* Given request *
Quote the lines that run from the line containing "Recreate this object" down to the line containing "const LEVER_PIVOT = new". Include both of those lines, reproduce each exactly, and omit everything else.

[Some records]

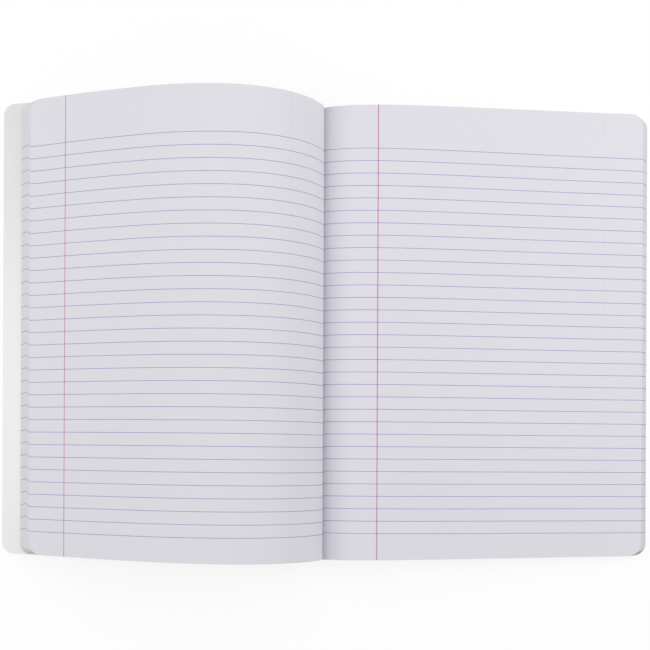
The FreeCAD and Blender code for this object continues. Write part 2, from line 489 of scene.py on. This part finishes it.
# Each sheet is drawn a little thinner than the room it has, so that no two of them touch.
drawn_thickness = 0.9 * leaf_thickness
fold_steps = 10
sheets = Strip()
for left, right in folded:
    left_points, left_reaches, left_width, left_slip = left
    right_points, right_reaches, right_width, right_slip = right
    left_step = (left_points[0][0] - fold_centre[0], left_points[0][1] - fold_centre[1])
    right_step = (right_points[0][0] - fold_centre[0], right_points[0][1] - fold_centre[1])
    start_angle = math.degrees(math.atan2(left_step[1], left_step[0]))
    end_angle = math.degrees(math.atan2(right_step[1], right_step[0])) + 360.0
    turn = []
    for index in range(1, fold_steps):
        part = index / fold_steps
        radius = math.hypot(*left_step) * (1.0 - part) + math.hypot(*right_step) * part
        turn.append(moved(fold_centre, polar(radius, start_angle + (end_angle - start_angle) * part)))
    points = left_points[::-1] + turn + right_points
    before = [points[0]] + points[:-1]
    after = points[1:] + [points[-1]]
    stations = [(point, math.degrees(math.atan2(b[1] - a[1], b[0] - a[0])))
                for a, point, b in zip(before, points, after)]
    left_drift, left_rule = (front_drift, front_rule) if left in front_half else (back_drift, back_rule)
    facts = [(reach, left_width - reach, left_slip + left_rule * reach, 1.0) for reach in left_reaches[::-1]]
    facts += [(0.0, right_width, right_slip, 0.0)] * len(turn)
    facts += [(reach, right_width - reach, right_slip + back_rule * reach, 0.0) for reach in right_reaches]
    drifts = [left_drift * reach for reach in left_reaches[::-1]] + [0.0] * len(turn)
    drifts += [back_drift * reach for reach in right_reaches]
    notes = [(fact, fact[:3] + (1.0 - fact[3],)) for fact in facts]
    halves = rounded(left_reaches, left_width)[::-1] + [page_height / 2.0] * len(turn)
    halves += rounded(right_reaches, right_width)
    sheets.add(stations, drawn_thickness, halves, drifts, -drawn_thickness / 2.0, notes)

# The ruling is measured on each leaf from its own fold, edge and head. A recto has its margin line
# near the fold and a verso near its edge, and each shows faintly through from the other side.
head_margin = 24.2 * mm
line_pitch = 6.757 * mm
line_count = 32
line_width = 0.34 * mm
recto_line_width = 0.60 * mm
verso_line_width = 0.48 * mm
recto_margin = 37.9 * mm
verso_margin = 22.6 * mm
ink_core = 0.35
ink_rim = 0.65
ink_least = 0.75
ink_spread = 0.2
pink_strength = 0.9
show_through = 0.10
dull_paper = (0.700, 0.690, 0.742, 1)
clear_paper = (0.730, 0.720, 0.772, 1)
faint_pink = (0.62, 0.36, 0.46, 1)
violet_ink = (0.287, 0.209, 0.527, 1)
pink_ink = (0.565, 0.181, 0.342, 1)
crossed_ink = (0.23, 0.09, 0.30, 1)
paper, shade, shader = finish("ruled_paper", 0.82)
place = shade.node("ShaderNodeTexCoord", output=3)
from_fold, from_edge, from_head, verso = [
    shade.node("ShaderNodeAttribute", {"attribute_name": name}, output=2)
    for name in ("from_fold", "from_edge", "from_head", "verso")]
lines_down = (from_head - head_margin) / line_pitch
to_line = shade.math("ABSOLUTE", shade.math("FRACT", lines_down + 0.5) - 0.5) * line_pitch
ruled = shade.math("GREATER_THAN", lines_down, -0.5) * shade.math("LESS_THAN", lines_down, line_count - 0.5)
ink = (1.0 - to_line.band(line_width * ink_core, line_width * ink_rim)) * ruled
recto_line, verso_line = [
    1.0 - shade.math("ABSOLUTE", reach - margin).band(width * ink_core, width * ink_rim)
    for reach, margin, width in ((from_fold, recto_margin, recto_line_width),
                                 (from_edge, verso_margin, verso_line_width))]
pink = recto_line * (1.0 - verso) + verso_line * verso
seen_through = (recto_line * verso + verso_line * (1.0 - verso)) * show_through
fibres = shade.noise(place, 260.0, 4.0)
stock = (fibres * 0.5 + shade.noise(place, 14.0) * 0.5).tint(dull_paper, clear_paper)
stock = seen_through.tint(stock, faint_pink)
printed = (ink * (ink_least + ink_spread * shade.noise(place, 160.0))).tint(stock, violet_ink)
printed = (pink * pink_strength).tint(printed, pink_ink)
printed = (pink * ink).tint(printed, crossed_ink)

# Painted shade: the very edge of each leaf is darkened where its corner turns into the tail, standing in for
# the shade between the leaves there.
painted_shade_grey = (0.16, 0.155, 0.165, 1)
recto_painted_shade = 0.68
verso_painted_shade = 0.30
painted_shade_rim = (corner_radius - 0.7 * mm, corner_radius - 0.2 * mm)
painted_shade_at_side = (0.6 * mm, 2.0 * mm)
painted_shade_at_tail = (2.6 * mm, 5.8 * mm)
from_tail = shade.node("ShaderNodeAttribute", {"attribute_name": "from_tail"}, output=2)
past_side = shade.math("MAXIMUM", corner_radius - from_edge, 0.0)
past_tail = shade.math("MAXIMUM", corner_radius - from_tail, 0.0)
from_centre = shade.math("SQRT", past_side * past_side + past_tail * past_tail)
painted_corner_shade = (from_centre.band(*painted_shade_rim) * past_side.band(*painted_shade_at_side)
           * past_tail.band(*painted_shade_at_tail))
printed = (painted_corner_shade * (recto_painted_shade - (recto_painted_shade - verso_painted_shade) * verso)).tint(printed, painted_shade_grey)
feed(shade, shader, Base_Color=printed,
     Normal=relief(shade, fibres + shade.noise(place, 1500.0) * 0.6, 0.03 * mm, 0.3))

# The cut edges are rougher, and coloured greyer than the paper as painted shade between the leaves, with a
# darker painted shade at the corners at the tail.
cut_dark = (0.52, 0.515, 0.55, 1)
cut_light = (0.64, 0.635, 0.67, 1)
cut_painted_shade = (0.24, 0.235, 0.245, 1)
shade_fade_above_tail = (1.0 * mm, 4.5 * mm)
shade_fade_from_edge = (3.0 * mm, 6.0 * mm)
trimmed, shade, shader = finish("trimmed_edge", 0.9)
from_edge, from_tail = [shade.node("ShaderNodeAttribute", {"attribute_name": name}, output=2)
                        for name in ("from_edge", "from_tail")]
# Painted shade: the cut edges turn darker at the corners at the tail.
tail_corner_painted_shade = (1.0 - from_tail.band(*shade_fade_above_tail)) * (1.0 - from_edge.band(*shade_fade_from_edge))
fuzz = shade.noise(shade.node("ShaderNodeTexCoord", output=3), 3000.0, 3.0)
feed(shade, shader, Base_Color=tail_corner_painted_shade.tint(fuzz.tint(cut_dark, cut_light), cut_painted_shade))
sewn_sheets = sheets.piece("sewn_sheets", [paper, paper, trimmed])
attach(sewn_sheets, "pages")
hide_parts("page_block")

# Spine tape: one strip of black book cloth, glued round the fold and onto the outside of both
# covers. It creases along the two hinge lines when a cover turns, so it is drawn in two halves
# that meet under the fold.
thread_pitch = 0.42 * mm
cloth_dark = (0.010, 0.010, 0.011, 1)
cloth_worn = (0.026, 0.026, 0.028, 1)
cloth, shade, shader = finish("book_cloth", 0.62)
weave_place = [shade.node("ShaderNodeAttribute", {"attribute_name": name}, output=2)
               for name in ("from_fold", "from_head")]
warp, weft = [shade.math("SINE", reach * (2.0 * math.pi / thread_pitch)) for reach in weave_place]
weave = shade.math("ABSOLUTE", warp) + shade.math("ABSOLUTE", weft)
place = shade.node("ShaderNodeTexCoord", output=3)
worn = shade.noise(place, 90.0, 4.0)
feed(shade, shader,
     Base_Color=worn.tint(cloth_dark, cloth_worn),
     Roughness=0.52 + worn * 0.2,
     Normal=relief(shade, weave + shade.noise(place, 2200.0) * 0.7, 0.06 * mm, 0.6))

# The front half runs from the cover's outside straight onto the fold, and wraps it to its lowest line.
wing_side = cover_thickness + glue_line + tape_thickness
hinge_point = beside(front_hinge, wing_side)
hinge_step = (hinge_point[0] - fold_centre[0], hinge_point[1] - fold_centre[1])
hinge_reach = math.hypot(*hinge_step)
meeting = math.acos(tape_radius / hinge_reach)
leaves_fold = math.degrees(math.atan2(hinge_step[1], hinge_step[0]) + meeting)
run = hinge_reach * math.sin(meeting)
wrap = 270.0 - leaves_fold
spine_start = (moved(moved(fold_centre, polar(tape_radius, leaves_fold)), polar(run, leaves_fold - 90.0)),
               leaves_fold + 90.0)
spine_bends = [(run, 0.0), (math.radians(wrap) * tape_radius, wrap)]
spine_length = sum(bend[0] for bend in spine_bends)
spine_steps = 56
coarse_step = 1.0 * mm
fine_step = 0.25 * mm
front_fine = 4.0 * mm
back_fine = 6.0 * mm
crease_reach = 2.0 * mm


def tape_half(name, stations, distances, crease):
    """Half of the tape, as one strip; the crease it is given is not used."""
    strip = Strip()
    notes = [[(distance, 0.0, 0.0, 0.0)] * 2 for distance in distances]
    strip.add(stations, tape_thickness, [page_height / 2.0] * len(stations), [0.0] * len(stations),
              notes=notes)
    half = strip.piece(name, [cloth, cloth, cloth])
    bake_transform(half)
    return half


wing_rows = round((tape_lap - front_fine) / coarse_step)
wing_reaches = [tape_lap - coarse_step * index for index in range(wing_rows)]
wing_reaches += [front_fine - fine_step * index for index in range(round(front_fine / fine_step))]
wing_path = [walked(front_hinge, front_bends, reach) for reach in wing_reaches]
wing_stations = [(beside(station, wing_side), station[1] + 180.0) for station in wing_path]
spine_reaches = [spine_length * index / spine_steps for index in range(spine_steps + 1)]
spine_stations = [walked(spine_start, spine_bends, reach) for reach in spine_reaches]
front_crease = [walked(spine_start, spine_bends, crease_reach)[0],
                beside(walked(front_hinge, front_bends, crease_reach), wing_side)]
front_half_tape = tape_half(
    "front_tape", wing_stations + spine_stations,
    [tape_lap - reach for reach in wing_reaches] + [tape_lap + reach for reach in spine_reaches],
    [(x, 0.0, z) for x, z in front_crease])
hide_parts("spine_tape", "front_tape_wing")

# The back half lies flat on the table, from the fold's lowest line onto the back cover's outside.
back_reach = back_inset + tape_lap
back_rows = round((back_reach - back_fine) / coarse_step)
flat_reaches = [fine_step * index for index in range(round(back_fine / fine_step))]
flat_reaches += [back_fine + coarse_step * index for index in range(back_rows + 1)]
back_half_tape = tape_half(
    "back_tape", [((shift + reach, 0.0), 0.0) for reach in flat_reaches],
    [tape_lap + spine_length + reach for reach in flat_reaches],
    [(shift + reach, 0.0, 0.0) for reach in (back_inset - crease_reach, back_inset + crease_reach)])
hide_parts("back_tape_wing")

# Sewing: one line of waxed white cotton, stitched by machine through the fold of all the sheets. It
# lies along the outside of the fold, where the tape covers it.
cotton_dark = (0.55, 0.53, 0.48, 1)
cotton_light = (0.74, 0.72, 0.67, 1)
cotton, shade, shader = finish("waxed_cotton", 0.6)
place = shade.node("ShaderNodeTexCoord", output=3)
ply = shade.noise(place, 1800.0, 3.0)
feed(shade, shader,
     Base_Color=ply.tint(cotton_dark, cotton_light),
     Normal=relief(shade, ply, 0.05 * mm, 0.5))
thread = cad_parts["sewing_thread"]
thread.data.materials.clear()
thread.data.materials.append(cotton)

# Table and backdrop: a white sweep under a soft sky, with a soft lamp to each side of the notebook
# and a weaker one beyond its head.
floor_size = 40.0
floor_drop = 0.2 * mm
sweep_white = (0.97, 0.97, 0.97, 1)
near_white = 0.85
fade_from = 0.25
fade_to = 0.75
bpy.ops.mesh.primitive_plane_add(size=floor_size, location=(0.0, 0.0, -floor_drop))
floor = bpy.context.object
floor.name = "floor"
floor_paint, shade, shader = finish("white_sweep", 0.9)
shader.inputs["Base Color"].default_value = sweep_white
shader.inputs["Specular IOR Level"].default_value = 0.0

# Near the notebook a part of the floor's own shading is kept, which shows the shadow, and further
# away it is plain white.
plain_white = shade.node("ShaderNodeEmission", None, {"Color": (1.0, 1.0, 1.0, 1), "Strength": 1.0})
seen = shade.node("ShaderNodeLightPath")
away = shade.node("ShaderNodeVectorMath", {"operation": "LENGTH"},
                  {0: shade.node("ShaderNodeTexCoord", output=3)}, 1)
whitened = seen * (near_white + (1.0 - near_white) * away.band(fade_from, fade_to))
mixed = shade.node("ShaderNodeMixShader", None,
                   {0: whitened, 1: Shade(shade.tree, shader.outputs[0]), 2: plain_white})
shade.tree.links.new(mixed.socket, shade.tree.nodes["Material Output"].inputs[0])
floor.data.materials.append(floor_paint)

sky_grey = (0.43, 0.43, 0.43, 1)
sky_white = (1.0, 1.0, 1.0, 1)
world = bpy.data.worlds.new("studio")
bpy.context.scene.world = world
world.use_nodes = True
sky = Shade(world.node_tree)
looked_at = sky.node("ShaderNodeLightPath")
looked_through = sky.node("ShaderNodeLightPath", output=6)
backdrop = world.node_tree.nodes["Background"]
feed(sky, backdrop, Color=sky.math("MAXIMUM", looked_at, looked_through).tint(sky_grey, sky_white))

for name, spot, power, size in (("left_lamp", (-0.86, 0.0, 0.74), 4.6, 0.5),
                                ("right_lamp", (0.80, 0.20, 0.68), 4.5, 0.5),
                                ("head_lamp", (0.0, 0.75, 0.75), 1.9, 0.6)):
    lamp = bpy.data.lights.new(name, "AREA")
    lamp.energy = power
    lamp.size = size
    stand = bpy.data.objects.new(name, lamp)
    stand.location = spot
    stand.rotation_euler = mathutils.Vector(spot).to_track_quat("Z", "Y").to_euler()
    bpy.context.collection.objects.link(stand)

# Camera: above the tail half of the open book, turned a little to the right of straight down. Its
# frame is shifted towards the head instead of tilted, which keeps the pages' edges near parallel.
eye_tilt = -2.4
eye_roll = 0.25
camera = bpy.data.cameras.new("camera")
camera.sensor_width = 36.0
camera.lens = 55.38
camera.shift_y = 0.1926
eye = bpy.data.objects.new("camera", camera)
eye.location = (-0.0254, -0.0639, 0.5592)
eye.rotation_euler = (0.0, math.radians(eye_tilt), math.radians(eye_roll))
bpy.context.collection.objects.link(eye)
bpy.context.scene.camera = eye
bpy.context.scene.view_settings.view_transform = "Standard"
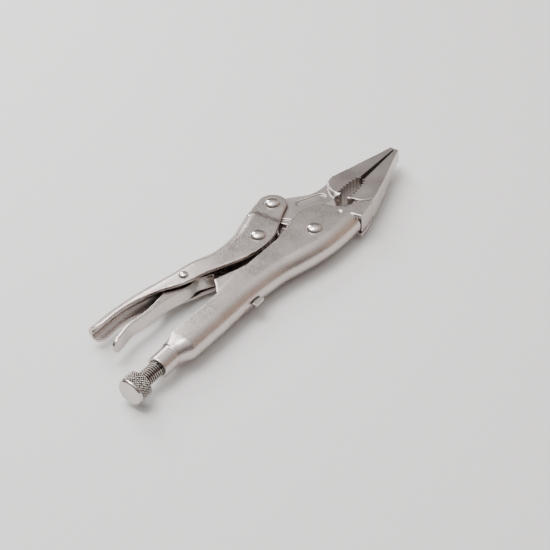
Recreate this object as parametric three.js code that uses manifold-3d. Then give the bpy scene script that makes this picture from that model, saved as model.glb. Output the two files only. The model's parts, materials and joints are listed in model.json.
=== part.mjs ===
// Long-nose locking pliers, lying on one side, in millimetres.
// The mechanism is laid out in the XY plane round the main pivot: +X runs to the jaw tips,
// +Y to the movable handle, and z = 0 is the tool's middle plane.
// The last lines move the finished tool so that its origin is the bottom centre of its box.
import * as THREE from 'three';
import Module from 'manifold-3d';
import { ConvexGeometry } from 'three/addons/geometries/ConvexGeometry.js';
import { mergeVertices } from 'three/addons/utils/BufferGeometryUtils.js';

const wasm = await Module();
wasm.setup();

// ---------- driving dimensions ----------

const MAIN_PIVOT = new THREE.Vector2(0, 0);
const LINK_PIVOT = new THREE.Vector2(5.8, 30.8); // movable jaw to movable handle
const TOGGLE_PIVOT = new THREE.Vector2(-20.5, 20.6); // toggle link to movable handle
const TOGGLE_SEAT = new THREE.Vector2(-62, 7); // toggle link's end, facing the screw
const SEAT_CLEARANCE = 3.7; // room for the end to wander where the linkage is left open
const LEVER_PIVOT = new THREE.Vector2(-65.2, 33.3);

const SHEET = 2.2; // thickness of both pressed handles
const GAP = 0.3; // clearance between neighbouring pieces
const BODY_HALF = 7; // half width of the fixed handle
const HANDLE_HALF = 7.5; // half width of the movable handle
const HANDLE_TAIL_HALF = 5.6; // the same at its tail
const EAR_HALF = 7; // the movable handle's ears, which hold the jaw
const BODY_INNER = BODY_HALF - SHEET;
const HANDLE_INNER = HANDLE_HALF - SHEET;
const TANG_HALF = BODY_INNER - GAP; // jaw tangs between the cheeks
const WING_OUTER = HANDLE_INNER - GAP - 0.1; // wings that pass inside the movable handle
const WING_INNER = WING_OUTER - SHEET;
const LINK_HALF = WING_INNER - GAP;
const LINK_END_R = 4;
const BOSS_R = 7.8; // the movable jaw's round boss, clear of the spine's inner curve
const NOSE_HALF = 6.8; // jaw noses at their thickest
const TIP_X = 85.5;
const TIP_THINNING = 0.42; // share of the nose's thickness lost by its tip

const SHAFT_R = 2.9;
const RUNNING = 0.06; // radial clearance round a rivet
const HEAD_R = 3.95;
const HEAD_HEIGHT = 2;
const HEAD_LIFT = 0.08; // air between a rivet head and the cheek
const LEVER_SHAFT_R = 1.5;
const LEVER_HEAD_R = 2.35;
const LEVER_HEAD_HEIGHT = 1.3;
const ARC_STEPS = 8; // facets round a channel's spine
const ROUND = 24; // sides of a round hole or shaft

const SCREW_Y = 7;
const KNOB_END_X = -138.9;
const KNOB_R = 7.1;
const KNOB_LENGTH = 8.7;
const THREAD_R = 4;
const THREAD_PITCH = 1.25;
const THREAD_DEPTH = 0.7;
const THREAD_LENGTH = 26;
const SHANK_R = 3.1;
const NECK_R = 5.7;
const NECK_BORE_R = 4.15;
const NECK_START_X = -118.8;
const SHOULDER_X = -108;
const CHANNEL_START_X = -101;
const CHEEK_TOP_Y = 11.8; // mouth of the channel at the tail
const WEB_END_X = 21.6; // the rounded spine stops here and the jaw shows below the cheeks

const PANEL_CENTRE = new THREE.Vector2(21.6, 17); // pressed into the movable jaw
const PANEL_TILT = -0.49;
const PANEL_REACH = 6; // from its centre to that of each round end
const PANEL_R = 2.6;

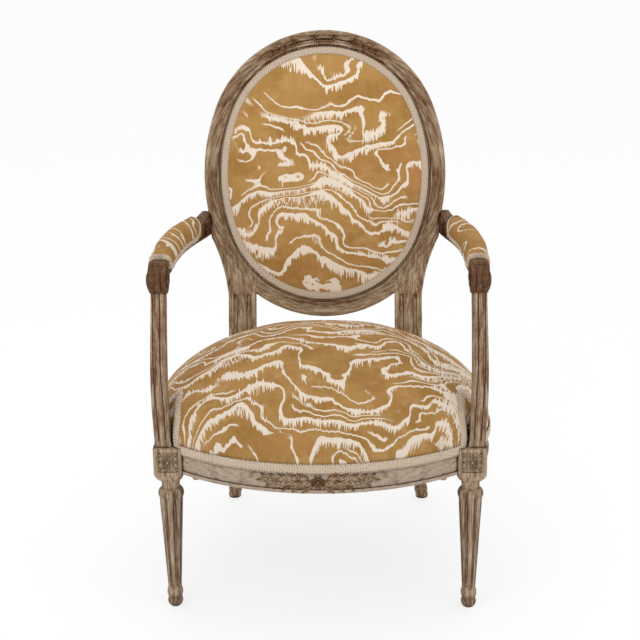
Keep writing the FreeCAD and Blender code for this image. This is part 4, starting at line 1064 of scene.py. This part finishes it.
# stage, camera and light
stageLook = {"floorSize": 160.0, "floorColour": (250, 250, 250), "floorGlow": 0.76, "worldLight": 0.95,
             "seenLight": 0.98}
bpy.ops.object.select_all(action="DESELECT")
bpy.ops.mesh.primitive_plane_add(size=stageLook["floorSize"], location=(0, 40, 0))
floor = settle(bpy.context.object)
floor.name = "floor"
floorMaterial, floorStart, floorShader = begun("pale_floor")
floorShader.inputs["Base Color"].default_value = tint(stageLook["floorColour"])
floorShader.inputs["Roughness"].default_value = 0.9
floorShader.inputs["Specular IOR Level"].default_value = 0.1
floorTree = floorMaterial.node_tree
glow = floorStart.node("Emission", None, {"Color": (1, 1, 1, 1)})
seenDirectly = floorStart.node("LightPath") * stageLook["floorGlow"]
plain = Thread(floorTree, floorShader.outputs[0])
mixed = floorStart.node("MixShader", None, {0: seenDirectly, 1: plain, 2: glow})
floorTree.links.new(mixed.socket, floorTree.nodes["Material Output"].inputs["Surface"])
floor.data.materials.append(floorMaterial)

world = bpy.data.worlds.new("studio")
bpy.context.scene.world = world
world.use_nodes = True
worldTree = world.node_tree
sky = worldTree.nodes["Background"]
seen = Thread(worldTree, None)
rays = [seen.node("LightPath", out="Is " + kind + " Ray") for kind in ("Camera", "Glossy", "Transmission")]
direct = rays[0].most(rays[1].most(rays[2]))
strength = direct * (stageLook["seenLight"] - stageLook["worldLight"]) + stageLook["worldLight"]
sky.inputs["Color"].default_value = (1, 1, 1, 1)
worldTree.links.new(strength.socket, sky.inputs["Strength"])


def softLamp(name, spot, aim, size, power):
    data = bpy.data.lights.new(name, "AREA")
    data.energy, data.size = power, size
    lamp = placed(name, data)
    lamp.location = spot
    lamp.rotation_euler = (Vector(aim) - Vector(spot)).to_track_quat("-Z", "Y").to_euler()


softLamp("key_softbox", (-1.6, -2.6, 2.6), (0, 0, 0.5), 1.8, 22)
softLamp("fill_softbox", (2.4, -2.0, 1.6), (0, 0, 0.5), 2.0, 9)
softLamp("top_softbox", (0.2, 0.4, 3.2), (0, 0, 0.4), 2.0, 12)

# the camera as it was solved from the photograph, whose focal length and middle row are in pixels
cameraLook = {"spot": (0.074543, -2.202072 - place["shiftY"], 1.136), "turn": 1.858, "down": 14.7254,
              "roll": -0.6353, "focal": 1329.6, "middleRow": 309.1, "pixels": 640, "sensor": 36}
camera = placed("camera", bpy.data.cameras.new("camera"))
camera.data.sensor_width = cameraLook["sensor"]
camera.data.lens = cameraLook["focal"] / cameraLook["pixels"] * cameraLook["sensor"]
camera.data.shift_y = -(cameraLook["pixels"] / 2 - cameraLook["middleRow"]) / cameraLook["pixels"]
camera.location = cameraLook["spot"]
camera.rotation_euler = (Matrix.Rotation(math.radians(cameraLook["turn"]), 3, "Z")
                         @ Matrix.Rotation(math.radians(90 - cameraLook["down"]), 3, "X")
                         @ Matrix.Rotation(math.radians(cameraLook["roll"]), 3, "Z")).to_euler()
bpy.context.scene.camera = camera
bpy.context.scene.view_settings.view_transform = "Standard"

print("chair dressed")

* Response to this exercise *
Recreate this object as parametric three.js code that uses manifold-3d. Then give the bpy scene script that makes this picture from that model, saved as model.glb. Output the two files only. The model's parts, materials and joints are listed in model.json.
=== part.mjs ===
// Long-nose locking pliers, lying on one side, in millimetres.
// The mechanism is laid out in the XY plane round the main pivot: +X runs to the jaw tips,
// +Y to the movable handle, and z = 0 is the tool's middle plane.
// The last lines move the finished tool so that its origin is the bottom centre of its box.
import * as THREE from 'three';
import Module from 'manifold-3d';
import { ConvexGeometry } from 'three/addons/geometries/ConvexGeometry.js';
import { mergeVertices } from 'three/addons/utils/BufferGeometryUtils.js';

const wasm = await Module();
wasm.setup();

// ---------- driving dimensions ----------

const MAIN_PIVOT = new THREE.Vector2(0, 0);
const LINK_PIVOT = new THREE.Vector2(5.8, 30.8); // movable jaw to movable handle
const TOGGLE_PIVOT = new THREE.Vector2(-20.5, 20.6); // toggle link to movable handle
const TOGGLE_SEAT = new THREE.Vector2(-62, 7); // toggle link's end, facing the screw
const SEAT_CLEARANCE = 3.7; // room for the end to wander where the linkage is left open
const LEVER_PIVOT = new THREE.Vector2(-65.2, 33.3);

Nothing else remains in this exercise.